Boolean Circuits#

Research Direction: Train a small network to compute boolean functions and reverse-engineer its implementation to understand how it learns and represents logical reasoning.#


Experiment Setup: Use different input/output structures, architectures (MLP or transformer), and task variations (single gate, fixed formula, formula distribution, causal inference) to study the network’s learning process.

Interpretability: Analyze the network’s learned representations by visualizing decision boundaries, studying feature directions for logical primitives, and examining how intermediate layers progressively solve the problem**.**

Network Learning : Investigate if the network learns directions corresponding to individual variables, conjunctions, intermediate subexpressions, and how attention routes information in transformers.

Causal Interventions: Ablate neurons/heads to analyze the impact on logical subcircuits and understand the network’s causal structure.
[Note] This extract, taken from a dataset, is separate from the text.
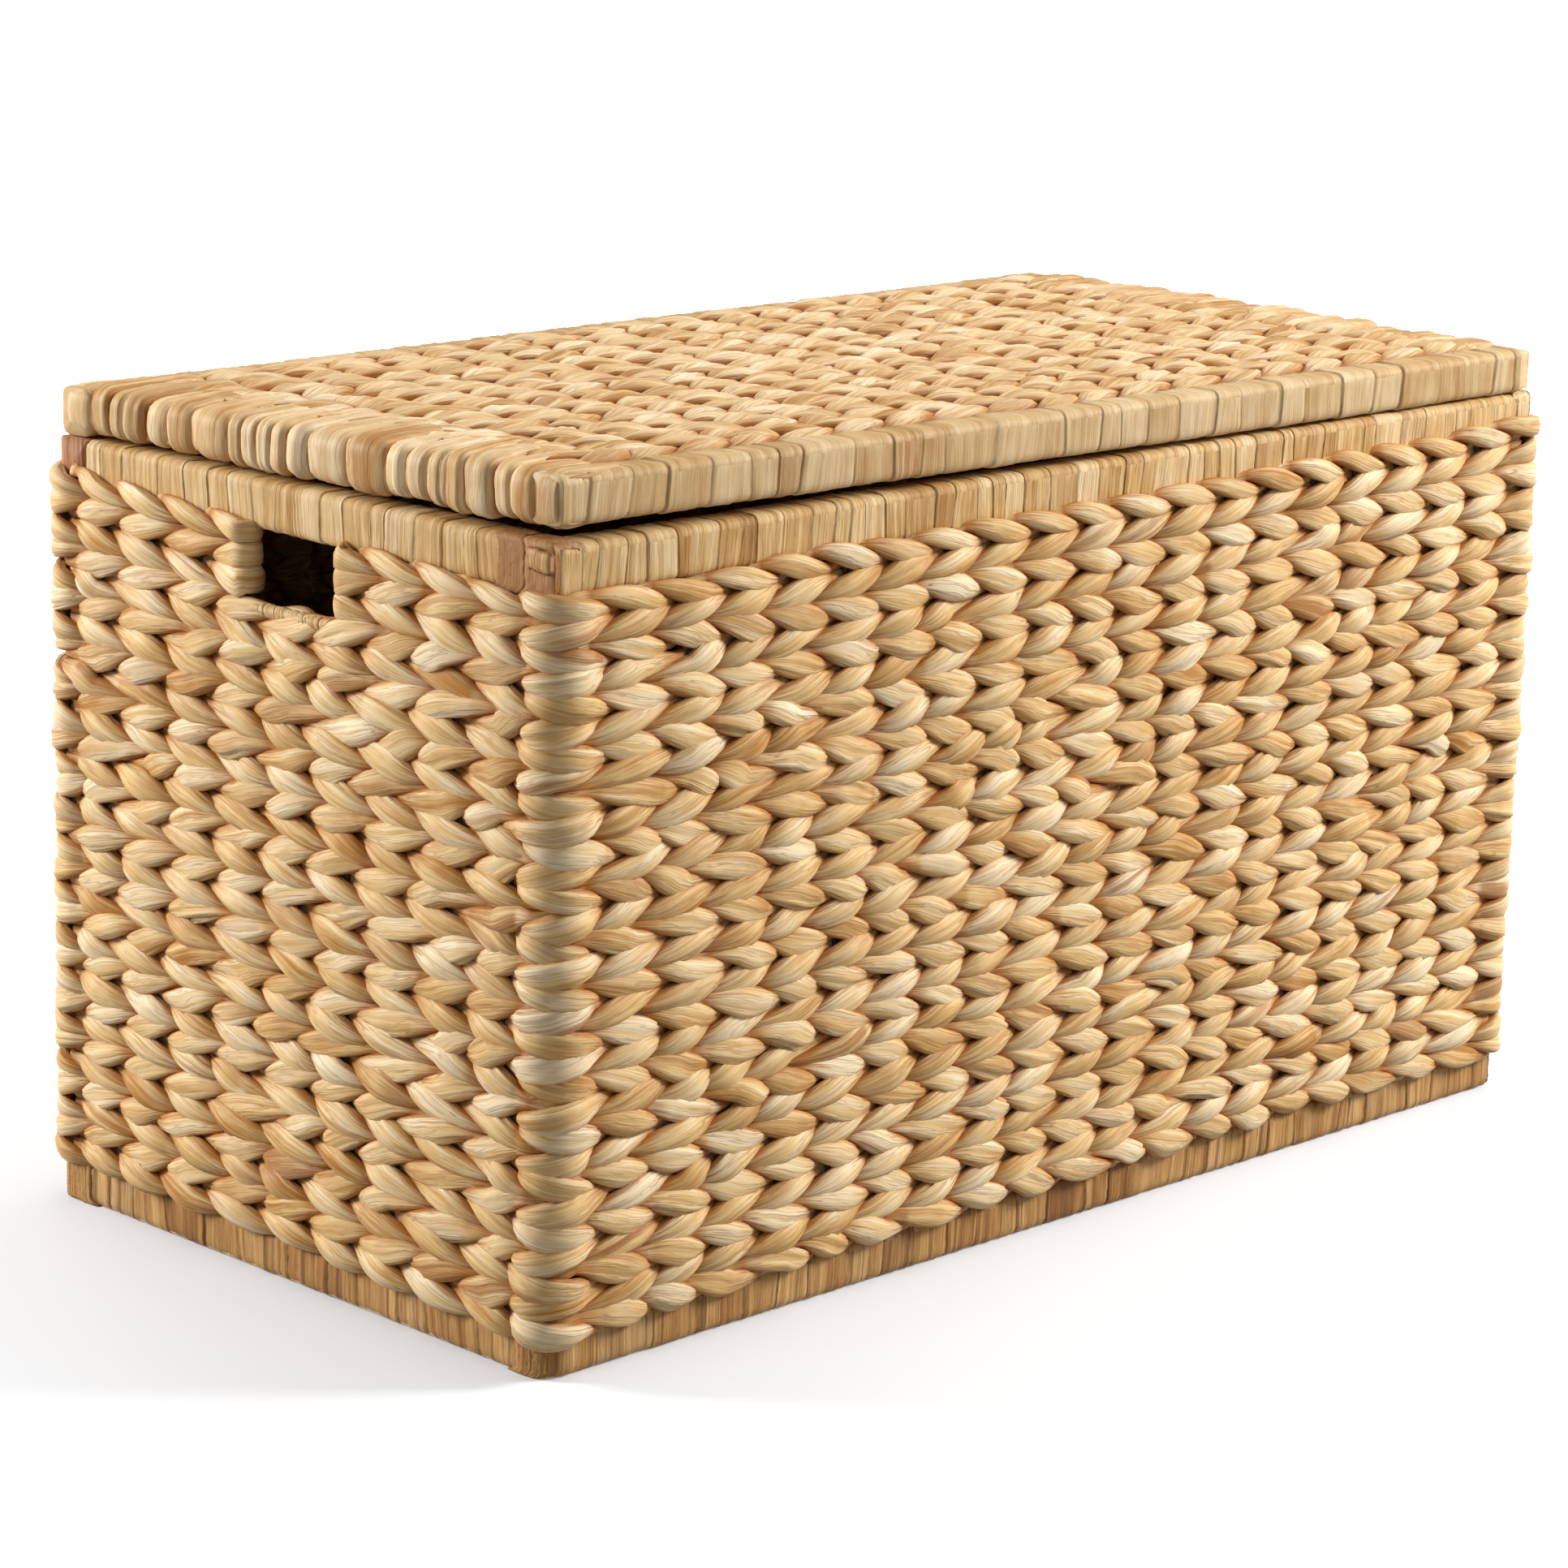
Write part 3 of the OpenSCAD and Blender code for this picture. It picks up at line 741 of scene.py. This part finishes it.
def end_cover(name, node, sign, material, seed, look, warp):
    """Leaf folded over the end of a long rail: over its top, down its end face and in under it. look
    holds its width from the corner, its strips' widths, its thickness and its tone."""
    width, widths, thick, tone = look
    rng = np.random.default_rng(seed)
    low, high = box(node)
    inward = 1 if low[1] < 0 else -1
    corner = np.array([high[0] if sign > 0 else low[0], low[1] if low[1] < 0 else high[1], 0])
    knots = [(COVER_TOP + 0.002, high[2] - 0.002), (COVER_TOP, high[2]), (0, high[2]), (0, low[2]),
             (COVER_UNDER, low[2]), (COVER_UNDER + 0.002, low[2] + 0.003)]
    curve = smooth_path(knots, 48, 0.003)
    slope = unit(np.gradient(curve, axis=0))
    columns = strip_rows(rng, width, widths, thick, (0, 0))
    columns = np.vstack([columns[:1], columns, columns[-1:] + [[0.0008, 0, 0, 0, 0]]])
    columns[1, 0] += 0.0007
    lift = columns[:, 1] + COVER_LIFT
    lift[[0, -1]] = -COVER_BORDER
    lift = lift + rng.normal(0, 0.00016, (len(curve), len(columns)))
    depth = curve[:, :1] + slope[:, 1:] * lift
    rise = curve[:, 1:] - slope[:, :1] * lift
    tuck = (COVER_TUCKS[0] * np.clip(1 - (rise - low[2]) / 0.004, 0, 1.2) ** 2
            + COVER_TUCKS[1] * np.clip(1 - (high[2] - rise) / 0.003, 0, 1.2) ** 2)
    places = (columns[:, 0] + tuck)[..., None]
    points = corner - X * sign * depth[..., None] + Y * inward * places + Z * rise[..., None]
    down = np.linspace(0, 0.045, len(curve))[:, None]
    fibre = fibre_grid(down, columns[:, 0], columns[:, 2] * STRIP_STEP + seed)
    tones = np.tile(tone, (*depth.shape, 1))
    tones[..., 0] += 0.12 * np.sin(columns[:, 2] * 2.3 + seed)
    # Painted shade at the strips' edges, added to the cover's own tone.
    tones[..., 2] = np.clip(tones[..., 2] + columns[:, 4], 0, 1)
    surface = Surface()
    surface.grid(warp(points), fibre, tones)
    surface.build(name, HAMPER, material, (node,))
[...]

Superposition Analysis: Explore if the network represents more logical features than dimensions when trained on multiple formulas simultaneously, considering the trade-off with formula complexity and co-occurrence statistics.

Directions:

  • Exploring transformers on variable-length formulas, out-of-distribution generalization, and comparison to symbolic approaches.
  • Investigating how attention mechanisms implement recursive evaluation in the context of formula evaluation.
  • Visualization and Analysis: Suggestions for detailed experimental plans, analysis techniques (activation patching, probing), and visualization suite design.